→ **What the exercise asks**
Make an exact copy of all the data.

Stored records:
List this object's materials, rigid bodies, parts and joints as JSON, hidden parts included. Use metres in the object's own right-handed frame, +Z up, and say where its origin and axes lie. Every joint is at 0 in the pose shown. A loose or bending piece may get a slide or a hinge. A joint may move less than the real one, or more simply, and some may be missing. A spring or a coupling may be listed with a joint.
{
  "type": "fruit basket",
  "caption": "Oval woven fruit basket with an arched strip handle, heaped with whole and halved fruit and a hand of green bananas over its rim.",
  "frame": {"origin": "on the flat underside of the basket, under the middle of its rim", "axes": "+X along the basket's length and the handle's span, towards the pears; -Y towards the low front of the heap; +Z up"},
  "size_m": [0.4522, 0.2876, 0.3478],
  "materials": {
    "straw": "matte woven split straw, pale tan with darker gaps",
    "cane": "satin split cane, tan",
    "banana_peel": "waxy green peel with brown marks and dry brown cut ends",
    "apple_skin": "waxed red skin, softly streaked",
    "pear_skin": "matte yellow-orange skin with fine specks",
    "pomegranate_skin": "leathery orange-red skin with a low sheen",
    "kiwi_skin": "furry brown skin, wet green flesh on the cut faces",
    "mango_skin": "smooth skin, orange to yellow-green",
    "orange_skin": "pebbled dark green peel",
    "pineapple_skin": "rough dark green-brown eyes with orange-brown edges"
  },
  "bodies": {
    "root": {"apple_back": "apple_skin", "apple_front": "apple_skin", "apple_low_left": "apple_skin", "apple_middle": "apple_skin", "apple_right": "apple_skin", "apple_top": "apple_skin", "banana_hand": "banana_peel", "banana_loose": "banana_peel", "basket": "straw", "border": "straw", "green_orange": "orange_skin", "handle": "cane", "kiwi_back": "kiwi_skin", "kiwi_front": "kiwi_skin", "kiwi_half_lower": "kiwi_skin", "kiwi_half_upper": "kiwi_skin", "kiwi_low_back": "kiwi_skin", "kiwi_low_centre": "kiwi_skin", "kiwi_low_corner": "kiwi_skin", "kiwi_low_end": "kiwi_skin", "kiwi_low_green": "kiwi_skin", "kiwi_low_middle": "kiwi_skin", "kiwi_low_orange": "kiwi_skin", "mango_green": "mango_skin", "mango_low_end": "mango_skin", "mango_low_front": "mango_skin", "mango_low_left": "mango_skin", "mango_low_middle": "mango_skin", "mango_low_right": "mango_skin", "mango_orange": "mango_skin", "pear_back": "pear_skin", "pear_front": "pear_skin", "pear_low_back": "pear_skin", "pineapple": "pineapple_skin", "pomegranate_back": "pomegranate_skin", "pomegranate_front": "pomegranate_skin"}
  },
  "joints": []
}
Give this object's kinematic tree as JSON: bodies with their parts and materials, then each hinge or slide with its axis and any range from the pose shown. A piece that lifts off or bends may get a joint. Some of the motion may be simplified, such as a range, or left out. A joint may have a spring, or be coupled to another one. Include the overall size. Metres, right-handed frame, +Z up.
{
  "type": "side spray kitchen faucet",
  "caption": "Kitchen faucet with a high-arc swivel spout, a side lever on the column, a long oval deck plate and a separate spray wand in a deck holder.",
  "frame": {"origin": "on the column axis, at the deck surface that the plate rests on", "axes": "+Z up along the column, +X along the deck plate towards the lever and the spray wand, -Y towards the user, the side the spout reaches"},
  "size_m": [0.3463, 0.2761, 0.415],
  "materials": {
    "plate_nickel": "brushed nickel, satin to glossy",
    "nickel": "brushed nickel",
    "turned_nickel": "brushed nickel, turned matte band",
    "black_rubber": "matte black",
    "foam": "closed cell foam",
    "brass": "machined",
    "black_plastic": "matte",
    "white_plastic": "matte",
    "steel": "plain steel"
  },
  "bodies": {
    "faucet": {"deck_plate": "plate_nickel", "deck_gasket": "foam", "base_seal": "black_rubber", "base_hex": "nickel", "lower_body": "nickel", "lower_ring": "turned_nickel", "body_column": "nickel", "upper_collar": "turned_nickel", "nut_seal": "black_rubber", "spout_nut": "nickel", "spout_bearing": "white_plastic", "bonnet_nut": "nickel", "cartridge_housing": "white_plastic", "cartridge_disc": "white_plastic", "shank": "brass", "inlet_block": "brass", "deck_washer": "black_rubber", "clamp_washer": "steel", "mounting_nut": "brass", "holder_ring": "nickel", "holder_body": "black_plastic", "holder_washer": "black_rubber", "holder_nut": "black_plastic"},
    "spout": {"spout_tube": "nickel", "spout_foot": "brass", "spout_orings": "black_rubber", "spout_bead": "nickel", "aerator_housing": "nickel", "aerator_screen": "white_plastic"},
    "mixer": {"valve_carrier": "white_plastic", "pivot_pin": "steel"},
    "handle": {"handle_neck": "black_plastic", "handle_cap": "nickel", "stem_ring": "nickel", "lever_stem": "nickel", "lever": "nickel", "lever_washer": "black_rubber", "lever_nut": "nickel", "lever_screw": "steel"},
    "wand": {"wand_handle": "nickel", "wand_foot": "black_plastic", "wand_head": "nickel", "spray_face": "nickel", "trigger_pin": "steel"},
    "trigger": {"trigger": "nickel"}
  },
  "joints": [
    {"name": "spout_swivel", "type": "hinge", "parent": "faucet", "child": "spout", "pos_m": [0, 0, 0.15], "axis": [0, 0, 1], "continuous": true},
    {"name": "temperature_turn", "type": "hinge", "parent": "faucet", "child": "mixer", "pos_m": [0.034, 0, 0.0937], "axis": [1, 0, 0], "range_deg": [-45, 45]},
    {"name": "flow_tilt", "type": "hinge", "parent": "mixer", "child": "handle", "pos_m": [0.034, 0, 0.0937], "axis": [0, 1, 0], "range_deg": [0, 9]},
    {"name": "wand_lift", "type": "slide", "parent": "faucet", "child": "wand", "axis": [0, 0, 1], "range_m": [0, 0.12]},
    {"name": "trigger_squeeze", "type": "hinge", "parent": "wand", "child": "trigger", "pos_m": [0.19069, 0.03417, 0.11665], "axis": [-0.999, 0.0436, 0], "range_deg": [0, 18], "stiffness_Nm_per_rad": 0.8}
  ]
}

→ **Result below**
List this object's materials, rigid bodies, parts and joints as JSON, hidden parts included. Use metres in the object's own right-handed frame, +Z up, and say where its origin and axes lie. Every joint is at 0 in the pose shown. A loose or bending piece may get a slide or a hinge. A joint may move less than the real one, or more simply, and some may be missing. A spring or a coupling may be listed with a joint.
{
  "type": "fruit basket",
  "caption": "Oval woven fruit basket with an arched strip handle, heaped with whole and halved fruit and a hand of green bananas over its rim.",
  "frame": {"origin": "on the flat underside of the basket, under the middle of its rim", "axes": "+X along the basket's length and the handle's span, towards the pears; -Y towards the low front of the heap; +Z up"},
  "size_m": [0.4522, 0.2876, 0.3478],
  "materials": {
    "straw": "matte woven split straw, pale tan with darker gaps",
    "cane": "satin split cane, tan",
    "banana_peel": "waxy green peel with brown marks and dry brown cut ends",
    "apple_skin": "waxed red skin, softly streaked",
    "pear_skin": "matte yellow-orange skin with fine specks",
    "pomegranate_skin": "leathery orange-red skin with a low sheen",
    "kiwi_skin": "furry brown skin, wet green flesh on the cut faces",
    "mango_skin": "smooth skin, orange to yellow-green",
    "orange_skin": "pebbled dark green peel",
    "pineapple_skin": "rough dark green-brown eyes with orange-brown edges"
  },
  "bodies": {
    "root": {"apple_back": "apple_skin", "apple_front": "apple_skin", "apple_low_left": "apple_skin", "apple_middle": "apple_skin", "apple_right": "apple_skin", "apple_top": "apple_skin", "banana_hand": "banana_peel", "banana_loose": "banana_peel", "basket": "straw", "border": "straw", "green_orange": "orange_skin", "handle": "cane", "kiwi_back": "kiwi_skin", "kiwi_front": "kiwi_skin", "kiwi_half_lower": "kiwi_skin", "kiwi_half_upper": "kiwi_skin", "kiwi_low_back": "kiwi_skin", "kiwi_low_centre": "kiwi_skin", "kiwi_low_corner": "kiwi_skin", "kiwi_low_end": "kiwi_skin", "kiwi_low_green": "kiwi_skin", "kiwi_low_middle": "kiwi_skin", "kiwi_low_orange": "kiwi_skin", "mango_green": "mango_skin", "mango_low_end": "mango_skin", "mango_low_front": "mango_skin", "mango_low_left": "mango_skin", "mango_low_middle": "mango_skin", "mango_low_right": "mango_skin", "mango_orange": "mango_skin", "pear_back": "pear_skin", "pear_front": "pear_skin", "pear_low_back": "pear_skin", "pineapple": "pineapple_skin", "pomegranate_back": "pomegranate_skin", "pomegranate_front": "pomegranate_skin"}
  },
  "joints": []
}
Give this object's kinematic tree as JSON: bodies with their parts and materials, then each hinge or slide with its axis and any range from the pose shown. A piece that lifts off or bends may get a joint. Some of the motion may be simplified, such as a range, or left out. A joint may have a spring, or be coupled to another one. Include the overall size. Metres, right-handed frame, +Z up.
{
  "type": "side spray kitchen faucet",
  "caption": "Kitchen faucet with a high-arc swivel spout, a side lever on the column, a long oval deck plate and a separate spray wand in a deck holder.",
  "frame": {"origin": "on the column axis, at the deck surface that the plate rests on", "axes": "+Z up along the column, +X along the deck plate towards the lever and the spray wand, -Y towards the user, the side the spout reaches"},
  "size_m": [0.3463, 0.2761, 0.415],
  "materials": {
    "plate_nickel": "brushed nickel, satin to glossy",
    "nickel": "brushed nickel",
    "turned_nickel": "brushed nickel, turned matte band",
    "black_rubber": "matte black",
    "foam": "closed cell foam",
    "brass": "machined",
    "black_plastic": "matte",
    "white_plastic": "matte",
    "steel": "plain steel"
  },
  "bodies": {
    "faucet": {"deck_plate": "plate_nickel", "deck_gasket": "foam", "base_seal": "black_rubber", "base_hex": "nickel", "lower_body": "nickel", "lower_ring": "turned_nickel", "body_column": "nickel", "upper_collar": "turned_nickel", "nut_seal": "black_rubber", "spout_nut": "nickel", "spout_bearing": "white_plastic", "bonnet_nut": "nickel", "cartridge_housing": "white_plastic", "cartridge_disc": "white_plastic", "shank": "brass", "inlet_block": "brass", "deck_washer": "black_rubber", "clamp_washer": "steel", "mounting_nut": "brass", "holder_ring": "nickel", "holder_body": "black_plastic", "holder_washer": "black_rubber", "holder_nut": "black_plastic"},
    "spout": {"spout_tube": "nickel", "spout_foot": "brass", "spout_orings": "black_rubber", "spout_bead": "nickel", "aerator_housing": "nickel", "aerator_screen": "white_plastic"},
    "mixer": {"valve_carrier": "white_plastic", "pivot_pin": "steel"},
    "handle": {"handle_neck": "black_plastic", "handle_cap": "nickel", "stem_ring": "nickel", "lever_stem": "nickel", "lever": "nickel", "lever_washer": "black_rubber", "lever_nut": "nickel", "lever_screw": "steel"},
    "wand": {"wand_handle": "nickel", "wand_foot": "black_plastic", "wand_head": "nickel", "spray_face": "nickel", "trigger_pin": "steel"},
    "trigger": {"trigger": "nickel"}
  },
  "joints": [
    {"name": "spout_swivel", "type": "hinge", "parent": "faucet", "child": "spout", "pos_m": [0, 0, 0.15], "axis": [0, 0, 1], "continuous": true},
    {"name": "temperature_turn", "type": "hinge", "parent": "faucet", "child": "mixer", "pos_m": [0.034, 0, 0.0937], "axis": [1, 0, 0], "range_deg": [-45, 45]},
    {"name": "flow_tilt", "type": "hinge", "parent": "mixer", "child": "handle", "pos_m": [0.034, 0, 0.0937], "axis": [0, 1, 0], "range_deg": [0, 9]},
    {"name": "wand_lift", "type": "slide", "parent": "faucet", "child": "wand", "axis": [0, 0, 1], "range_m": [0, 0.12]},
    {"name": "trigger_squeeze", "type": "hinge", "parent": "wand", "child": "trigger", "pos_m": [0.19069, 0.03417, 0.11665], "axis": [-0.999, 0.0436, 0], "range_deg": [0, 18], "stiffness_Nm_per_rad": 0.8}
  ]
}